Traveling with work is both exciting and stressful. Your first business conference can be a true first glance into adulthood. Last year, I attended my first one. It was HubSpot’s INBOUND conference in Boston, and lucky for you, I took notes on how to survive the week. Check out my tips below to conquer your first INBOUND experience.
1. Look the part.
Everyone has been to an event where you show up looking like it’s senior prom, but the rest of the group is wearing jeans and t-shirts. Consider conference week one big event where being too overdressed or underdressed is the name of the game. Some people will be in full business attire (suits/slacks/heels), and there will be some people in casual clothes (jeans/t-shirt/sneaks). Here is how I conquered the conference dress code:
You’ll either be running around like a chicken with its head cut off or standing on hard concrete most of the time. Nice, trendy, sneakers will be your best friend. Girls, pack your heels in a backpack so that you can still rock them when needed.
Is this what menopause feels like? Dress in layers that are easy to remove so that you can take them off when sprinting between classes and then put them back on for a more professional look when at the booth.
Wear something that makes you stand out! Fashion is a great conversation starter. I know Halloween is around the corner, but just don’t wear something too out of the box.
2. Plan ahead.
I suggest this tip with caution. Your game plan will most likely change, and you will probably get stressed out about it. It’s okay! Just move to the next event on your list. Here are some tips to help you avoid the mid-conference tantrums:
Register for classes.
Many conferences offer classes. I highly suggest registering for them before you get to the conference. It gives you more time to relax and get your footing when you first get there. Also, register for more classes than you think you’ll attend. Check to make sure there’s no penalty for missing classes. There typically isn’t a penalty for missing classes. So, might as well register for them all!
Review the info.
Print or take screen shots on your phone of the agenda and conference map. This prep pays off when you’re zooming from place to place trying to figure out where you’re supposed to be and how to get there without getting lost.
3. Bring the goods.
Trust me, this one is essential. Bring everything you think you might want. Here is what I suggest you bring to get the most out of your conference experience:
Not real juice. Chargers! I highly suggest bringing your phone, computer, hover board—whatever chargers you may need—with you.
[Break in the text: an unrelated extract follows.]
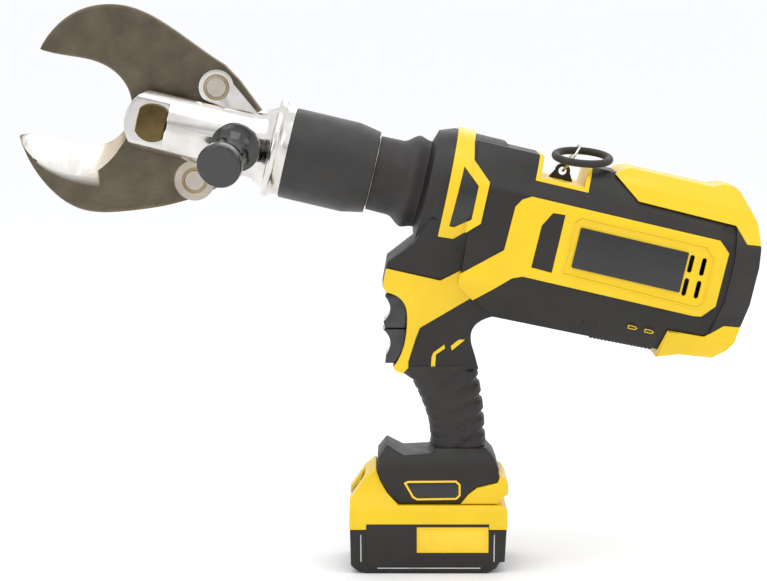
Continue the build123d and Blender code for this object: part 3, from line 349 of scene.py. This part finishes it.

Now here is where you can bring real juice. Pack some snacks and drinks for the day. Most conferences have a designated lunch time. Be sure to take advantage of it. The day can go by fast, and if you’re like me, I get caught up in conference activities. Also, if you get “hangry,” pack some snacks. It helps not only you, but may save the sanity of the rest of your team.
Paper and pens.
Taking notes at the conference is a great way to bring your newly acquired knowledge home. Pack some extra paper and pens because the people around you most likely didn’t read this helpful blog and will be sad when they can’t take notes like you. Who knows? Maybe the sad, pen-less person next to you will be a great addition to your network! And if you’re the paperless, take-all-my-notes-on-a-tablet type, well pack them anyway and refer to the previous sentence.
I pack whatever I think I may possibly need. My typical go-to list of “anything else”looks something like this: plenty of business cards, gum, chap stick, headphones, book/ipad, etc.
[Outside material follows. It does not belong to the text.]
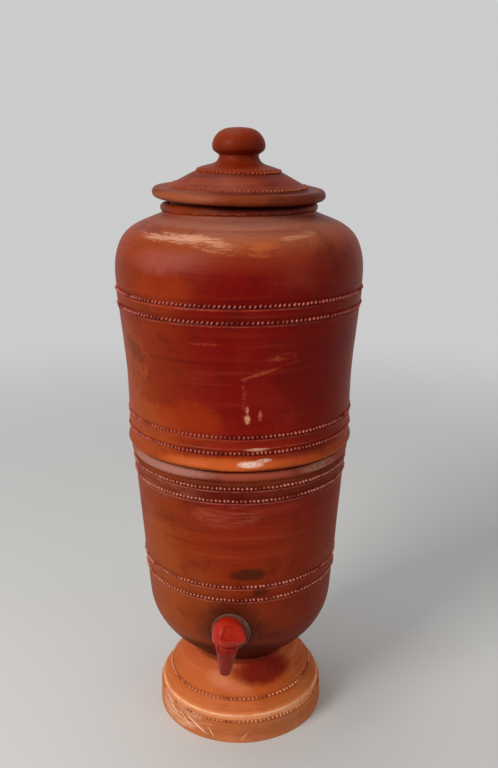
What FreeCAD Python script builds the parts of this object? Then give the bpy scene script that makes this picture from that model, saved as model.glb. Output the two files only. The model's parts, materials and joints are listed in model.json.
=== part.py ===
import FreeCAD, Part
import os

import Sketcher
from FreeCAD import Vector

# A clay water pot with a tap: a loose ring stand, a lower vessel that holds the clean water
# and carries the tap, an upper vessel with two filter candles, and a lid. +Z is up, the
# origin is the centre of the stand's foot, and the tap points along -Y.

# Driving dimensions in millimetres, and degrees for the names that end in angle. A rise is
# measured up and a drop down from the part the name starts with.
SIZES = {
    # ring stand
    "stand_foot_radius": 91.5,
    "stand_band_height": 20.0,
    "stand_edge_radius": 81.3,
    "stand_edge_height": 40.0,
    "stand_edge_bulge": 1.7,
    "stand_neck_radius": 58.0,
    "stand_height": 80.0,
    "stand_lip_height": 4.0,
    "stand_lip_edge": 2.0,
    "stand_seat_width": 8.0,
    "stand_wall": 10.5,
    "stand_bead_rise": 5.0,
    "seat_gap": 0.3,
    # lower vessel
    "lower_base_radius": 35.0,
    "lower_heel_radius": 58.0,
    "lower_heel_rise": 6.0,
    "lower_belly_radius": 98.8,
    "lower_belly_rise": 63.2,
    "lower_bowl_bulge": 8.2,
    "lower_top_radius": 111.6,
    "lower_height": 241.2,
    "lower_floor": 11.0,
    "lower_wall": 9.5,
    "lower_rim_height": 12.0,
    "lower_rim_overhang": 2.4,
    "lower_groove_depth": 2.4,
    "lower_mouth_radius": 100.0,
    "lower_low_bead_rise": 38.1,
    "lower_low_bead_step": 15.0,
    "lower_high_bead_drop": 4.9,
    "lower_high_bead_step": 13.2,
    # upper vessel
    "spigot_depth": 16.0,
    "spigot_clearance": 2.0,
    "upper_floor": 12.0,
    "upper_wall": 9.5,
    "collar_overhang": 3.0,
    "collar_height": 10.5,
    "upper_foot_radius": 114.2,
    "upper_middle_radius": 115.0,
    "upper_middle_rise": 72.0,
    "upper_belly_radius": 123.5,
    "upper_belly_drop": 56.5,
    "upper_belly_height": 20.0,
    "shoulder_radius": 104.0,
    "shoulder_drop": 21.0,
    "shoulder_bulge": 5.0,
    "shoulder_bulge_rise": 4.3,
    "neck_radius": 75.5,
    "neck_height": 9.5,
    "neck_wall": 5.3,
    "lip_overhang": 2.7,
    "upper_height": 240.5,
    "upper_low_bead_rise": 19.7,
    "upper_low_bead_step": 15.9,
    "upper_high_bead_drop": 4.9,
    "upper_high_bead_step": 14.9,
    # lid
    "lid_clearance": 2.0,
    "lid_ring_depth": 12.0,
    "lid_ring_wall": 8.0,
    "lid_overhang": 7.1,
    "lid_rim_height": 11.0,
    "lid_rim_inset": 3.0,
    "lid_flange_width": 16.3,
    "lid_step_rise": 3.5,
    "lid_cone_radius": 37.0,
    "lid_cone_rise": 18.7,
    "lid_shelf_width": 10.0,
    "lid_shelf_rise": 2.1,
    "lid_wall": 9.0,
    "knob_neck_radius": 19.0,
    "knob_neck_rise": 7.2,
    "knob_under_inset": 2.1,
    "knob_under_rise": 3.8,
    "knob_radius": 25.9,
    "knob_waist_rise": 8.5,
    "knob_turn_inset": 0.8,
    "knob_turn_rise": 13.2,
    "knob_height": 27.8,
    # clay beads, as rings half sunk in the wall
    "bead_radius": 2.1,
    "bead_relief": 1.7,
    # tap
    "tap_height": 140.0,
    "tap_reach": 139.0,
    "tap_lean_angle": 4.5,
    "tap_face_sink": 0.3,
    "tap_wall": 13.0,
    "tap_pad_radius": 22.0,
    "tap_hole_clearance": 0.6,
    "washer_thickness": 3.0,
    "outer_washer_radius": 20.0,
    "inner_washer_radius": 17.0,
    "washer_clearance": 0.2,
    "shank_radius": 10.4,
    "shank_tail": 5.0,
    "shank_bore_radius": 4.5,
    "flange_radius": 15.5,
    "flange_thickness": 4.0,
    "tap_neck_radius": 7.5,
    "nut_across_flats": 30.0,
    "nut_thickness": 7.0,
    "barrel_radius": 10.5,
    "barrel_top": 12.5,
    "bonnet_thread_radius": 10.0,
    "chamber_radius": 6.8,
    "seat_depth": 5.0,
    "spout_bore_radius": 3.9,
    "spout_radius": 5.3,
    "spout_depth": 21.0,
    "bonnet_radius": 13.0,
    "bonnet_skirt": 5.0,
    "bonnet_plate": 2.0,
    "bonnet_chamfer": 0.8,
    "bonnet_slots": 8,
    "bonnet_slot_width": 1.4,
    "bonnet_slot_depth": 1.0,
    "close_fit": 0.1,
    "running_fit": 0.05,
    "stem_radius": 2.7,
    "stem_neck_radius": 2.0,
    "stem_button_radius": 3.2,
    "stem_button_height": 1.8,
    "stem_flange_thickness": 1.4,
    "cup_height": 6.0,
    "cup_web": 2.0,
    "cup_clearance": 0.3,
    "cup_side_clearance": 1.2,
    "spring_wire": 0.9,
    "spring_turns": 5,
    "spring_clearance": 0.5,
    "pin_rise": 6.5,
    "pin_radius": 1.5,
    "pin_overhang": 0.3,
    "stem_head": 3.5,
    "lever_turn_angle": 18.0,
    "lever_slope_angle": 28.0,
    "lever_dome_radius": 15.0,
    "lever_dome_side": 12.5,
    "lever_dome_rise": 23.5,
    "lever_crown_wall": 4.0,
    "lever_wall": 2.0,
    "lever_skirt_front": 2.8,
    "lever_skirt_back": 0.9,
    "lever_play": 0.3,
    "cam_reach": 8.0,
    "cheek_gap": 0.5,
    "cheek_thickness": 3.0,
    "cheek_shoulder_rise": 5.0,
    "cheek_crown_drop": 3.0,
    "paddle_reach": 25.6,
    "paddle_start": 7.2,
    "paddle_front_width": 25.0,
    "paddle_back_width": 13.0,
    "paddle_corner": 4.0,
    "paddle_thickness": 4.0,
    "paddle_rise": 25.5,
    "paddle_rim": 1.7,
    "paddle_recess": 0.8,
    # filter candles
    "candle_spacing": 80.0,
    "candle_hole_clearance": 1.2,
    "candle_stem_radius": 4.8,
    "candle_stem_bore": 2.5,
    "candle_stem_tail": 4.0,
    "candle_radius": 28.0,
    "candle_wall": 8.0,
    "candle_side": 62.0,
    "cap_rim_wall": 1.9,
    "cap_plate": 5.0,
    "cap_rim_height": 9.0,
    "candle_washer_radius": 14.0,
    "wing_hub_radius": 9.0,
    "wing_hub_height": 8.0,
    "wing_reach": 17.0,
    "wing_rise": 11.0,
    "wing_thickness": 3.0,
}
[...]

Now that you know what to bring, stuff it all in a backpack. You may think this sounds silly or like your first day of college all over again, but the majority of people will be rocking the mom-at-the-zoo-frazzled-but-excited look. They will be wishing they looked as cool, calm and prepared as you. Just embrace the backpack. You won’t regret it.
Don’t be afraid to talk to people! Make the best of your conference experience by opening up to people. Now I’m not saying that you need to tell them your life story, but be sure to be yourself. You may make some great friends or meet some new customers just in every day conversation. Here are some tips for mingling amongst your peers:
Hand out business cards and exchange contact information as much as possible. You never know who you may run into or when a person in the room has a business problem you can solve.
Go beyond the surface level and learn what you have in common. Maybe they also have a super cute pit bull-boxer puppy, live near where you do or attended the same college. Similarly, once you start talking, you may find common professional goals and challenges that can lead to your next new skill or maybe your company’s next sale.
5. Don’t overdo it.
Your first INBOUND will be overwhelming. By the second day, you may be ready to go into hibernation and never talk to anyone again. Here are some ways to keep pushing through:
Take a break by spending some time alone in the room or simply take a mid-day nap. Get away from the conference atmosphere for a few minutes and let your brain recharge. Maybe get out with your new-found BFF from mingling?
Water is important, but also have a beer (or drink of choice) and relax with coworkers. Many conferences offer an open bar or drink tickets. Enjoy the perks of adulthood. Just don’t get too excited. After all, you are a professional, and this is your first rodeo.
Get some sleep.
Go to bed. Do not try to hang with the cool kids and deprive yourself of badly needed sleep. No one likes a grumpy, hungover, booth bum on the last day of the conference.